Protection Apotropaic
 
 
 
Apotropaic items able to ward off revenants are common in vampire folklore. Garlic is a common example, a branch of wild rose and hawthorn plant are said to harm vampires, and in Europe, sprinkling mustard seeds on the roof of a house was said to keep them away. Other apotropaic include sacred items, for example a crucifix, rosary, or holy water. Vampires are said to be unable to walk on consecrated ground, such as that of churches or temples, or cross running water. Although not traditionally regarded as an apotropaic, mirrors have been used to ward off vampires when placed, facing outwards, on a door (in some cultures, vampires do not have a reflection and sometimes do not cast a shadow, perhaps as a manifestation of the vampires lack of a soul). This attribute is not universal (the Greek vrykolakas/tympanios was capable of both reflection and shadow), but was used by Bram Stoker in Dracula and has remained popular with subsequent authors and filmmakers.
Some traditions also hold that a vampire cannot enter a house unless invited by the owner; after the first invitation they can come and go as they please. Though folkloric vampires were believed to be more active at night, they were not generally considered vulnerable to sunlight


                             Methods of destruction 

Methods of destroying suspected vampires varied, with staking the most commonly cited method, particularly in southern Slavic cultures. Ash was the preferred wood in Russia and the Baltic states, or hawthorn in Serbia, with a record of oak in Silesia. Aspen was also used for stakes, as it was believed that Christ's cross was made from aspen (aspen branches on the graves of purported vampires were also believed to prevent their risings at night). Potential vampires were most often staked through the heart, though the mouth was targeted in Russia and northern Germany and the stomach in north-eastern Serbia.

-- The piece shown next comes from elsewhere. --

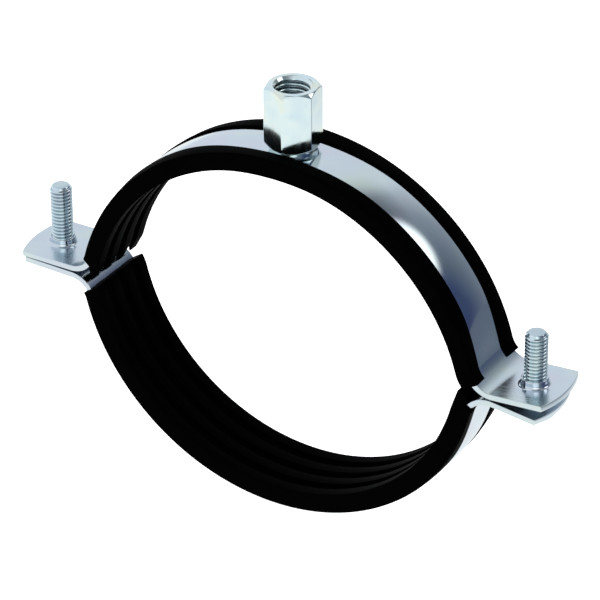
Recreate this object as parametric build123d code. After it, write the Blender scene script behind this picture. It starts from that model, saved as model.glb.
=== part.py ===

   Piercing the skin of the chest was a way of "deflating" the bloated vampire. This is similar to the practice of burying sharp objects, such as sickles, with the corpse, so that they may penetrate the skin if the body bloats sufficiently while transforming into a revenant. In one example of the latter, the corpses of five people in a graveyard near the Polish village of Drawsko, dating from the 17th and 18th centuries, were buried with sickles placed around their necks or across their abdomens.
   Decapitation was the preferred method in German and western Slavic areas, with the head buried between the feet, behind the buttocks or away from the body. This act was seen as a way of hastening the departure of the soul, which in some cultures, was said to linger in the corpse. The vampire's head, body, or clothes could also be spiked and pinned to the earth to prevent rising.
   Romani people drove steel or iron needles into a corpse's heart and placed bits of steel in the mouth, over the eyes, ears and between the fingers at the time of burial. They also placed hawthorn in the corpse's sock or drove a hawthorn stake through the legs. In a 16th-century burial near Venice, a brick forced into the mouth of a female corpse has been interpreted as a vampire-slaying ritual by the archaeologists who discovered it in 2006. In Bulgaria, over 100 skeletons with metal objects, such as ploughd bits, embedded in the torso have been discovered.
   Further measures included pouring boiling water over the grave or complete incineration of the body. In the Balkans, a vampire could also be killed by being shot or drowned, by repeating the funeral service, by sprinkling holy water on the body, or by exorcism. In Romania, garlic could be placed in the mouth, and as recently as the 19th century, the precaution of shooting a bullet through the coffin was taken. For resistant cases, the body was dismembered and the pieces burned, mixed with water, and administered to family members as a cure. In Saxon regions of Germany, a lemon was placed in the mouth of suspected vampires.